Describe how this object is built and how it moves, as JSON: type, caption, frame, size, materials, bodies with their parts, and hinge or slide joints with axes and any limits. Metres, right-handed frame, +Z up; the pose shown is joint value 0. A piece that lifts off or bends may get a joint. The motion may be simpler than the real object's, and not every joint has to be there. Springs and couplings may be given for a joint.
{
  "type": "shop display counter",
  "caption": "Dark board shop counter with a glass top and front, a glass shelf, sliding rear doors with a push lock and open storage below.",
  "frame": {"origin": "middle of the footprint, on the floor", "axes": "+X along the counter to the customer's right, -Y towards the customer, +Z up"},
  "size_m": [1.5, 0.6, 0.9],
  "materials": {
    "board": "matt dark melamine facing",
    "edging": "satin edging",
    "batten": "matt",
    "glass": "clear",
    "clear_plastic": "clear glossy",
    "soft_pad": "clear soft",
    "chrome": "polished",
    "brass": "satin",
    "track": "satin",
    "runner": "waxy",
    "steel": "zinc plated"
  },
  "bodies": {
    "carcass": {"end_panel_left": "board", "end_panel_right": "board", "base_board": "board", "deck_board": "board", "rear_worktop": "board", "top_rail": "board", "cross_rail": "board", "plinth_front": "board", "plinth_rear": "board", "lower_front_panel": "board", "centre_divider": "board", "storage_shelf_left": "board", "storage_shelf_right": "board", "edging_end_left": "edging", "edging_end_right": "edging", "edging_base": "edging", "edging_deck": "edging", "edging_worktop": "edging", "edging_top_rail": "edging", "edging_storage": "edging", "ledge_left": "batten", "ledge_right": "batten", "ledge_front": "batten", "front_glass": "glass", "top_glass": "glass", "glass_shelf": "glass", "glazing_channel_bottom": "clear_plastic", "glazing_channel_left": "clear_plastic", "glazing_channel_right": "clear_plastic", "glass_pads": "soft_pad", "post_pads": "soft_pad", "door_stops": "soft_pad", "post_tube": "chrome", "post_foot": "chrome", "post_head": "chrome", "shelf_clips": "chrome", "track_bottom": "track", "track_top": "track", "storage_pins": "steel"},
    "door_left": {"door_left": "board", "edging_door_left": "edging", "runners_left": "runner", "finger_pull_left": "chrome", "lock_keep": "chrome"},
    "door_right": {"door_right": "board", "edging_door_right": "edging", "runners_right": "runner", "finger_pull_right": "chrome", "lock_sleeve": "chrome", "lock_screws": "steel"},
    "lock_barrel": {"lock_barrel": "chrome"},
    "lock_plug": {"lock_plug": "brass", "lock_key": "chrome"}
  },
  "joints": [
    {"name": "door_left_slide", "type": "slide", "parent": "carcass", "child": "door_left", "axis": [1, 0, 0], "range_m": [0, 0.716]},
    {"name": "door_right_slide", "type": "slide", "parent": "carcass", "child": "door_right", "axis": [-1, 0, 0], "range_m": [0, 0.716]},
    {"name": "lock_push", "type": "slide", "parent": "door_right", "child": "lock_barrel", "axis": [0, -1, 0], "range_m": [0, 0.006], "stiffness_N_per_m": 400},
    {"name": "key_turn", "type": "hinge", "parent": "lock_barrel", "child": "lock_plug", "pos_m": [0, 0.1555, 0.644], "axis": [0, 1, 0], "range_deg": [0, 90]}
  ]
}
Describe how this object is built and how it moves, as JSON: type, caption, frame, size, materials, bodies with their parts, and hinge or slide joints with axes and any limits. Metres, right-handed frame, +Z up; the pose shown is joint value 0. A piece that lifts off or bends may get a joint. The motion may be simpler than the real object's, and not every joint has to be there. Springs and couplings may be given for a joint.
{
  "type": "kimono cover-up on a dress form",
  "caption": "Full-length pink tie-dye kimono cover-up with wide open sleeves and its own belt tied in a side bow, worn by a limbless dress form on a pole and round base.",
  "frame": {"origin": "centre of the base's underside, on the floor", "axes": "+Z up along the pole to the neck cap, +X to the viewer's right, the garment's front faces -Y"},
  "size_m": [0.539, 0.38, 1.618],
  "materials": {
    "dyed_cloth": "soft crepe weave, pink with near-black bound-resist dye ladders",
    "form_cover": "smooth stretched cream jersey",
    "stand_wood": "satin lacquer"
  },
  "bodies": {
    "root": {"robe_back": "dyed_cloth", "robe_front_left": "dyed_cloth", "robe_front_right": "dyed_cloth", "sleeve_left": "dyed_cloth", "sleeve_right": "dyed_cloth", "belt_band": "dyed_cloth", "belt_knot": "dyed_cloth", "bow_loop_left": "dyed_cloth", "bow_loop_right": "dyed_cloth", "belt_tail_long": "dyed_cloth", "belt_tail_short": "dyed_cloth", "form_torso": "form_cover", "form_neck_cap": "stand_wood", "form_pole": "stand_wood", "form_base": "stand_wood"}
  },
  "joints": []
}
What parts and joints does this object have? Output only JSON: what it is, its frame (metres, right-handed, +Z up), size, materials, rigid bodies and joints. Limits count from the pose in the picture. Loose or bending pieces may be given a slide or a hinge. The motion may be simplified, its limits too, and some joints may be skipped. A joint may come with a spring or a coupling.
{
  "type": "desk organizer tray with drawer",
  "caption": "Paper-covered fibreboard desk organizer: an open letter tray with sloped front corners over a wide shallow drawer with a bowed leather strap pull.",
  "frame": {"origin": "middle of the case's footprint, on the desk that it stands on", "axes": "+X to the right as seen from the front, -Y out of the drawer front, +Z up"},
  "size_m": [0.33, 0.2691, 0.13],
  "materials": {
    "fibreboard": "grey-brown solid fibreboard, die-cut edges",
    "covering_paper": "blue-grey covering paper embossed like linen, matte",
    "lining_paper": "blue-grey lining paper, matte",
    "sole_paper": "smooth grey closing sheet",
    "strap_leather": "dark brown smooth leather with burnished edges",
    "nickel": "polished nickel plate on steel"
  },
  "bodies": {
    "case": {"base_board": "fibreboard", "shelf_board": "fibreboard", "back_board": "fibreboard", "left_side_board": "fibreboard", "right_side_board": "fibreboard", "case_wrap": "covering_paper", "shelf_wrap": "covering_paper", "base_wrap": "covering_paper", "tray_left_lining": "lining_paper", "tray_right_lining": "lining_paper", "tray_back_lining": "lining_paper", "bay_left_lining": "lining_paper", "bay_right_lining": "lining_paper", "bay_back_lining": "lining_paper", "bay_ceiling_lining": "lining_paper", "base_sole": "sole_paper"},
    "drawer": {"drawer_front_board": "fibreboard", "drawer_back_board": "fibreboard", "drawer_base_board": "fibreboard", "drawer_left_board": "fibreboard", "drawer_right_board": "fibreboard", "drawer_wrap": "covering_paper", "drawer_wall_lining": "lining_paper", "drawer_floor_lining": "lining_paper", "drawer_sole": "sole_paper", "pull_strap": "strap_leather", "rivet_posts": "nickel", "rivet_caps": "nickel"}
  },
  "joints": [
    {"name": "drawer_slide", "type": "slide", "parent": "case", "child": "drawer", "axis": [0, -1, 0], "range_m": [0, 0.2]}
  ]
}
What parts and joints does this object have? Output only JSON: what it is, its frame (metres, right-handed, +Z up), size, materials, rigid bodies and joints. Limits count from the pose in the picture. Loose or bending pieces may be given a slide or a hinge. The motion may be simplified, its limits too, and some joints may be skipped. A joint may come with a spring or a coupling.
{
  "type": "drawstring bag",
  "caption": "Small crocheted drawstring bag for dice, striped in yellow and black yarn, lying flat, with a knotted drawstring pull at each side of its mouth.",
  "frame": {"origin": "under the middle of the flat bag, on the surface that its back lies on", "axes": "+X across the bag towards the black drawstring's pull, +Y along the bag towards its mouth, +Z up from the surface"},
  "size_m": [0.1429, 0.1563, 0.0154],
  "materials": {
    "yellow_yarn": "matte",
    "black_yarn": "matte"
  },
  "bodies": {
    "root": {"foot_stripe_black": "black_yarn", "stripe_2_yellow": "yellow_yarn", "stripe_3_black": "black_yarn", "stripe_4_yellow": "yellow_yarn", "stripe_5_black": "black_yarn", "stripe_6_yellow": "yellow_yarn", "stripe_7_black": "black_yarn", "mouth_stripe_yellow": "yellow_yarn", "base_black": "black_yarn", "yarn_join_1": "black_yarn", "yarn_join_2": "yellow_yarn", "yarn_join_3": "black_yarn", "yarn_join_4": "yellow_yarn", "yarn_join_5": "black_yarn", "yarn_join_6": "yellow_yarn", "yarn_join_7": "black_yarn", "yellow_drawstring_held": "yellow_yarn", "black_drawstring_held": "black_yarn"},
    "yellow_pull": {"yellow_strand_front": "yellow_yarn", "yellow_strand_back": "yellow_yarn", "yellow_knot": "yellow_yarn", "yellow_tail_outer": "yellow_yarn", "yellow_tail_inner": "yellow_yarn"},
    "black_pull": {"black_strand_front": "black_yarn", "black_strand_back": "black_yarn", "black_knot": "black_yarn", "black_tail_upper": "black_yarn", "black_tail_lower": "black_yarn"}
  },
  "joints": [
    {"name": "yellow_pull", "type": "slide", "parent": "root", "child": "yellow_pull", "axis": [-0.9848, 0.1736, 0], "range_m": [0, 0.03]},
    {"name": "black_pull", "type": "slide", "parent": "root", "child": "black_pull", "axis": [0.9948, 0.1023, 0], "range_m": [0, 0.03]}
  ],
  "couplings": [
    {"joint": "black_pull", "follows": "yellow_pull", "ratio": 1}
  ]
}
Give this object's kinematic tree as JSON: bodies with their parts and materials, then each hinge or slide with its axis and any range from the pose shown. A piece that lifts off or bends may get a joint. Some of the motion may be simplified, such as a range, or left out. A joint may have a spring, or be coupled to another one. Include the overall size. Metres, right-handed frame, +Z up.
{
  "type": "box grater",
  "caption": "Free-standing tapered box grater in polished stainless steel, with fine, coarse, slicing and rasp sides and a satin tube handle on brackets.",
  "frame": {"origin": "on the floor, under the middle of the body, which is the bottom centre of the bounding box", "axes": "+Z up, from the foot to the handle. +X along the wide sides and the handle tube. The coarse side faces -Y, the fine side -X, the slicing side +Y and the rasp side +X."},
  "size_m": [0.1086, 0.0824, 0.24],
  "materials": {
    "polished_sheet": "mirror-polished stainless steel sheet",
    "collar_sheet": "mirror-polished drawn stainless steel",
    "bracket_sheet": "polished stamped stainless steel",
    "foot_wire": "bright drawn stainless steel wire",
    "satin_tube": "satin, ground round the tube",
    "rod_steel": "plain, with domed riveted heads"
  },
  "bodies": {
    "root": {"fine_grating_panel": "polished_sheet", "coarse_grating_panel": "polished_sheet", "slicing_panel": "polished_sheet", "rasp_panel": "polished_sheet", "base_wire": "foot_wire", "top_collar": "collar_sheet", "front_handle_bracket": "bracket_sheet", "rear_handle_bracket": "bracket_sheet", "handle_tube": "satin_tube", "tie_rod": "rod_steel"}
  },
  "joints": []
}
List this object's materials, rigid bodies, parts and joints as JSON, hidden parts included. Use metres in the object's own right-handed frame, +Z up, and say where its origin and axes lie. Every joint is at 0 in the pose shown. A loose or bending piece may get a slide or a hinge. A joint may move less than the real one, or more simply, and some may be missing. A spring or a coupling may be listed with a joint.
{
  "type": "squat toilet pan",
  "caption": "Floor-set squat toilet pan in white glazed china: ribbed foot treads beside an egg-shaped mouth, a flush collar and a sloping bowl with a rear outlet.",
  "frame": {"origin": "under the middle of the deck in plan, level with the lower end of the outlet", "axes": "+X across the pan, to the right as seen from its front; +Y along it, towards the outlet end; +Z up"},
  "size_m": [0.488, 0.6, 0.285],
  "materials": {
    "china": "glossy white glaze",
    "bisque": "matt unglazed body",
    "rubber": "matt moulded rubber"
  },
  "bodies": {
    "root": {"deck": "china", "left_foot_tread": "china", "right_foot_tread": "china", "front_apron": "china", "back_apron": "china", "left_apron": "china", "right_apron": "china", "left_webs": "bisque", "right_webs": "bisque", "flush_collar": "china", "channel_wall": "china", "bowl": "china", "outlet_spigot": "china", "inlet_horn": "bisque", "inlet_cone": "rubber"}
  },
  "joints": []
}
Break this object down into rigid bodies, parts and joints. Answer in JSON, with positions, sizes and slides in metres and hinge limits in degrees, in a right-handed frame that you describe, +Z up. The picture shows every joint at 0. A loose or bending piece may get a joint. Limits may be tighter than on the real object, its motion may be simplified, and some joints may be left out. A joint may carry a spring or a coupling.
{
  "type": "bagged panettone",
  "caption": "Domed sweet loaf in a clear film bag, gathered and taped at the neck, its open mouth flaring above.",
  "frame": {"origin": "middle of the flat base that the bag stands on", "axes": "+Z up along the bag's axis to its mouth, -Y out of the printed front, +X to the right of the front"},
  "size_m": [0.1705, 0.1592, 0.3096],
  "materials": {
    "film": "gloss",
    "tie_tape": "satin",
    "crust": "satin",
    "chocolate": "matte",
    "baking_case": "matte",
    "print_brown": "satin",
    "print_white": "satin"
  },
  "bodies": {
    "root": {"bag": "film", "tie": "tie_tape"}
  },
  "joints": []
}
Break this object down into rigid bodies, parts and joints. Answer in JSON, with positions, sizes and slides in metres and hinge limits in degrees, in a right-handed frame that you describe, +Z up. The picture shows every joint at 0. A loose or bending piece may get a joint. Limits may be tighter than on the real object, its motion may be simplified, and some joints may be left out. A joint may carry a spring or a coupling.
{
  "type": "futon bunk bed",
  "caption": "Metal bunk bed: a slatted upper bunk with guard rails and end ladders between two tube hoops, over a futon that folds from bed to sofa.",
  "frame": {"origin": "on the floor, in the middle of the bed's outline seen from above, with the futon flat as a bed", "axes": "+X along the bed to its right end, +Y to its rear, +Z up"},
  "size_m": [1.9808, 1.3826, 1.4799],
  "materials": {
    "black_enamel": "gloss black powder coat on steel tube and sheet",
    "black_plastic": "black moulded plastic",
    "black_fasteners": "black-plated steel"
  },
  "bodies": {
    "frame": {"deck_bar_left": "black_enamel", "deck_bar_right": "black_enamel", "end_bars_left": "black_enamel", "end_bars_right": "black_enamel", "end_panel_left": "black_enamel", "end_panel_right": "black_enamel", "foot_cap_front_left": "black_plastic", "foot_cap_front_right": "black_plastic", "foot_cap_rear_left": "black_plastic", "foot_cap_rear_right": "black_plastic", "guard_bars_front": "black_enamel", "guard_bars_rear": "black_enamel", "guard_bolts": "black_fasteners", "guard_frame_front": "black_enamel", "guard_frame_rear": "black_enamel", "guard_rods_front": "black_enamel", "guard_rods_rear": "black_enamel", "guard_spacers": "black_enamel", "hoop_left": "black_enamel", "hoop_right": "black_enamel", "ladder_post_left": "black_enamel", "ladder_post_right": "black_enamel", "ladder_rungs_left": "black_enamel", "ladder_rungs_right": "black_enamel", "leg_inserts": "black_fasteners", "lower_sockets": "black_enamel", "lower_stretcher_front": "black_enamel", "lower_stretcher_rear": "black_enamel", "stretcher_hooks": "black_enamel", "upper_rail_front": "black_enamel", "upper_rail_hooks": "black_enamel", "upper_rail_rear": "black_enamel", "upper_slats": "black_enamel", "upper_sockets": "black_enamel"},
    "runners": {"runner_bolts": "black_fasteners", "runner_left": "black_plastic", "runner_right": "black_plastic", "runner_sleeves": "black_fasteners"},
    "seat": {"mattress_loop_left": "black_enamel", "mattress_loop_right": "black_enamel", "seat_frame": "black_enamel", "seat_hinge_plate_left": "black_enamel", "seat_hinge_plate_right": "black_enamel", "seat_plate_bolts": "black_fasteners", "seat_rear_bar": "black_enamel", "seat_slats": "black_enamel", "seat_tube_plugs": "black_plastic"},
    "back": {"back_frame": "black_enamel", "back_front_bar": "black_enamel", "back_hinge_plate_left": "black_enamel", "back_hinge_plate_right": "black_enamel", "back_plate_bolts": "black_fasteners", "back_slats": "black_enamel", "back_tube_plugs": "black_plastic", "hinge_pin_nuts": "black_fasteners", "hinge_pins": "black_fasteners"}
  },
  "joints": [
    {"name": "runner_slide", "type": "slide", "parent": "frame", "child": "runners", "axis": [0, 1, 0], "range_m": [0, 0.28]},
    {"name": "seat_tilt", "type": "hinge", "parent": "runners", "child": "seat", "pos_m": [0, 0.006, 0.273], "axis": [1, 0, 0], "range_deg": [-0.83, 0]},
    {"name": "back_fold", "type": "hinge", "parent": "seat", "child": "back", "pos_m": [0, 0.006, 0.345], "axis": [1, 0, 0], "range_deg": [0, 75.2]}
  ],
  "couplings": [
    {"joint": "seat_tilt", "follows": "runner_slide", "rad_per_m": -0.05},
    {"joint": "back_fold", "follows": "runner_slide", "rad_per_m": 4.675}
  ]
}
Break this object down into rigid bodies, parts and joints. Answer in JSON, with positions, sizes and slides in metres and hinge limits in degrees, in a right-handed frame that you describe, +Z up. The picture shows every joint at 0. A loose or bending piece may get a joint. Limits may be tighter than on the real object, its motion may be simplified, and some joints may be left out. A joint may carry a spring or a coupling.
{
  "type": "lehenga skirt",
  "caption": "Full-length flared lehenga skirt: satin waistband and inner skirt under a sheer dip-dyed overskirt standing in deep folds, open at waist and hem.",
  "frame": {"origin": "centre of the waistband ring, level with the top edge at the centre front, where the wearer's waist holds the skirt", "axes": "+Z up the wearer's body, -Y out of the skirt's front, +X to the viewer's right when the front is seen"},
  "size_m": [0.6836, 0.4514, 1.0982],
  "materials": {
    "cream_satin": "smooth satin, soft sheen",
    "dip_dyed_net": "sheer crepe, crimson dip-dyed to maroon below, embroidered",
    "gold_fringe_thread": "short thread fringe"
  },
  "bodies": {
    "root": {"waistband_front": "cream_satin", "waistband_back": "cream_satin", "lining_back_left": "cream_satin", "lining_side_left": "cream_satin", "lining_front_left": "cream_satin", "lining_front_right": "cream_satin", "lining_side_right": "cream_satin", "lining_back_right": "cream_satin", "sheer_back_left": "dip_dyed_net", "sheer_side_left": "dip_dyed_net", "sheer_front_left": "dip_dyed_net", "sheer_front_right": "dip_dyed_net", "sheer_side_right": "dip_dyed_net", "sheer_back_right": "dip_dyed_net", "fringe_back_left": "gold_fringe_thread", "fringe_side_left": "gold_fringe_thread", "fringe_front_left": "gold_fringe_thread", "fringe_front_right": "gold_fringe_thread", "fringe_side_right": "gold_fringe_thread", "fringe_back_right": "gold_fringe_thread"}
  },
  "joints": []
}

•••••

Objective -> Look through the data and show every line containing "each".

Completed exercise ->
  "caption": "Small crocheted drawstring bag for dice, striped in yellow and black yarn, lying flat, with a knotted drawstring pull at each side of its mouth.",
Give this object's kinematic tree as JSON: bodies with their parts and materials, then each hinge or slide with its axis and any range from the pose shown. A piece that lifts off or bends may get a joint. Some of the motion may be simplified, such as a range, or left out. A joint may have a spring, or be coupled to another one. Include the overall size. Metres, right-handed frame, +Z up.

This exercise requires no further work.